The next “mess” that could probably occur is when the DOH Rationalization Plan takes effect. This plan will eliminate nurse positions when their current holders resign or retire. I do not know of any other health department or ministry in the world that has no chief nurse. At present, the highest-ranking nurses at the DOH are holding merely supervisory positions.
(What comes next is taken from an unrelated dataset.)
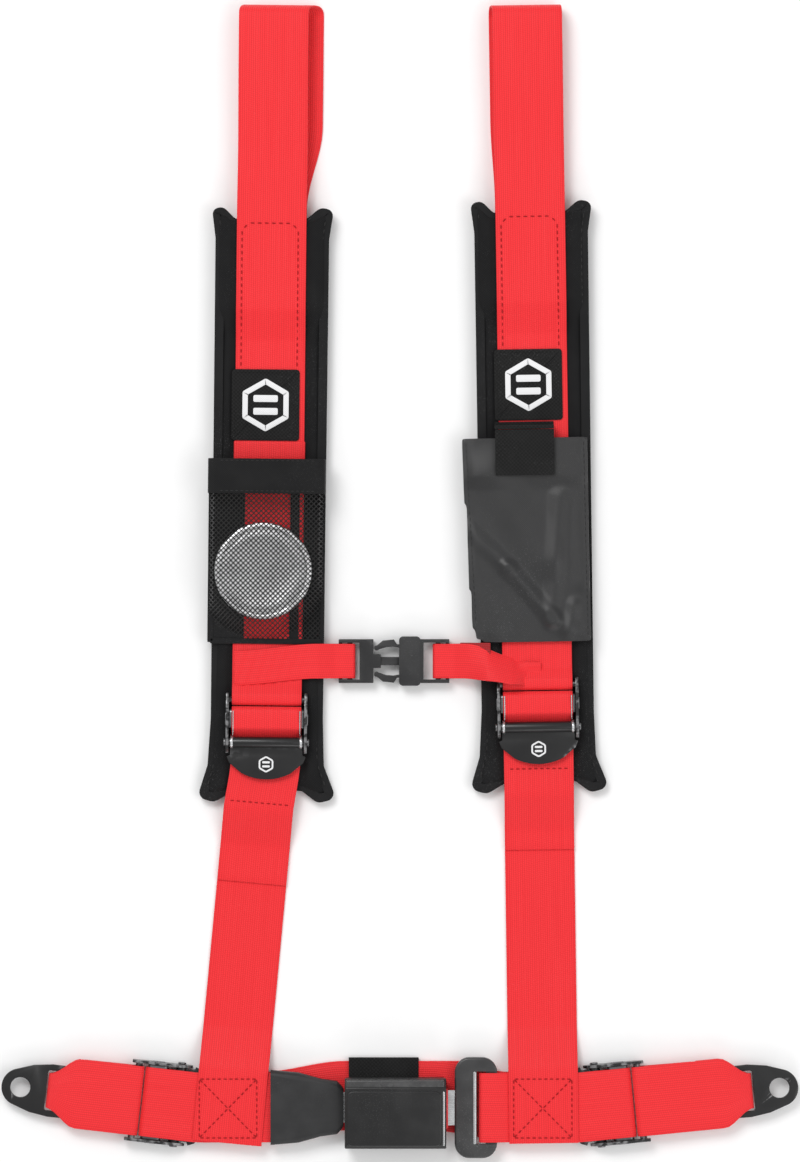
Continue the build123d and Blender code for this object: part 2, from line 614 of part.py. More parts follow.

The history of nursing in the Philippines shows that nurses played a crucial role at the DOH in those years when a chief nurse and nurse managers formed part of planning and management committees or sections. For many years, nurses from several Asean countries studied and trained in the Philippines. But today, those countries’ nurse education and training programs are far superior in many ways to what we now have in our country. For several years, World Health Organization hired Filipino nurse educators to help in the development of nursing programs in Indonesia, India, Thailand, Burma (Myanmar) and Bangladesh. I wonder how our nurses would “compete” with their Asean counterparts when the Asean integration kicks in. Even as Filipino nurses abroad are performing with excellence and are highly successful, even occupying powerful positions in their host countries’ healthcare industry, their counterparts here at home receive hardly decent pay despite their hard work and selfless dedication to service.
Allow me to reiterate the last line of Rina David’s column for President Aquino’s ear: “It’s time P-Noy stepped into the mess.” And may I add, there is need to have a national task force to review the present healthcare system. May the cleaning-up of this “mess” be one of your legacies, Mr. President.